Some Google observers are concerned that a new privacy policy announced by the Web search giant may contain holes that could make it possible to connect search logs to the names of users, potentially defeating the purpose of Google’s plan to make records about user searches anonymous after 18 to 24 months.
Google will alter cookie information and change the last eight bits of the 32-bit IP addresses that identify computers logged onto the company’s search engine, under a policy announced last week. This means there is only a “partial de-identification” of users, says Pam Dixon, founder and executive director of the nonprofit World Privacy Forum .
“If there was a data breach and it all got out, you wouldn’t get the entire IP address. That’s a step,” she says. “But if you were involved in a legal process and wanted to re-identify the data, it can be done. … This is not a cloak of privacy that has been put over user searches.”
According to a statement released by Google Tuesday, someone with access to an IP address in which the last eight bits are obscured could narrow the address’s location down to a group of 256 computers, but would not be able to figure out which of those computers the IP address belongs to.
Privacy advocates have focused on Google and other search engines because the phrases people search for provide insight into their personal histories, including diseases they might have. Google says it keeps search logs to analyze usage patterns and diagnose system problems. Privacy advocates worry that keeping archived records of searches in storage for extended periods of time opens the door for law enforcement agencies to demand information that could identify users.
A second concern about Google’s new policy was raised in a blog posting by Forrester Research security analyst Jen Albornoz Mulligan. If an anonymous IP address is always connected to the same user computer, the user could be identified because people tend to search for their own names on Google, she argues. This was the strategy AOL was using to anonymize IP addresses last year when the company accidentally released a database that contained search histories of more than 650,000 AOL users, Mulligan says.
Google has not yet decided exactly how it will go about changing the last eight bits of IP addresses. “We’re still developing the precise technical methods and approach to this,” the company states on its Web site.
Mulligan notes in her blog that Google officials “make no mention of preventing a similar AOL disclosure snafu by ensuring that individual searches by the same person are anonymized in different ways.”

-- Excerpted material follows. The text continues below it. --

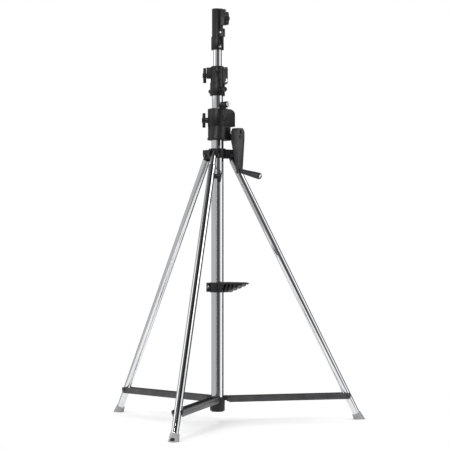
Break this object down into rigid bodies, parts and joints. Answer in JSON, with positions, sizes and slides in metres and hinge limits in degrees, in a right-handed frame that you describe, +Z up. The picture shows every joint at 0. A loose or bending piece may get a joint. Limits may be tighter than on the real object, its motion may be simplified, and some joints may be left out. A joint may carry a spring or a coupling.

Chances are, though, that Google will not make the same mistake as AOL, Mulligan says.
“I would certainly guess they are smart enough to not do this,” Mulligan said in a phone interview. “I would have imagined they would learn the lessons from AOL.”
Google’s policy is designed in part to comply with a European Union directive requiring data retention for between six months and two years. The exact length requirements will be determined individually be each European country.
Dixon argues that Google should keep IP address information intact for no longer than 6 months in the United States, where regulations regarding data retention are less stringent. Google says it wants one policy to apply to all of its operations worldwide. The company will not keep IP addresses and cookies intact after 24 months “unless we’re legally required to retain log data for longer,” it said in last week’s announcement. The policy also applies retroactively to searches performed before the policy was announced.
“We think we’re striking the right balance between two goals: continuing to improve Google’s services for you, while providing more transparency and certainty about our retention practices,” Google wrote in last week’s statement.
Overall, Google’s new policy is a “very good first step,” says Ari Schwartz, deputy director of the Center for Democracy and Technology.
“It’s a pretty big move because it had been their contention that they could hold this information forever and they were going to use it for research purposes without specifying what those purposes would be,” he says.
AOL obscures user search information after 13 months, he says.
Privacy policies published by Yahoo and Microsoft do not say how long the companies store users’ IP addresses.
In response to a Network World inquiry Tuesday, Yahoo released a statement saying, “Like most other Internet companies, we keep data for as long as it is useful. There are many different uses such as improving our search results, fraud mitigation, law enforcement compliance, research, product development, and directing sponsored search advertisements for relevant queries. … Protecting our users’ privacy and maintaining their trust is paramount to us.”
Schwartz says Google should allow users greater control over which information is stored and which is not. For example, Google’s Gmail privacy notice says e-mail deleted by a user may be stored in Google’s active servers for up to 60 days and may remain indefinitely in offline backup systems that Google has in case of an emergency.
In comparison, Microsoft says it gets rid of deleted e-mails within three days and Yahoo says it does so immediately, according to Schwartz.
“It seems excessively long. If someone says ‘I want it deleted now … (60 days) does not really meet their expectations,” he says.
Schwartz says he views last week’s announcement as a first step toward a larger privacy policy covering all of Google’s services.
“They’ve had this goal of collecting all the world’s information. And they have another goal of ‘don’t do evil’ and ‘we care about privacy,’ basically,” Schwartz says. “Sometimes, those two things run head to head against each other.”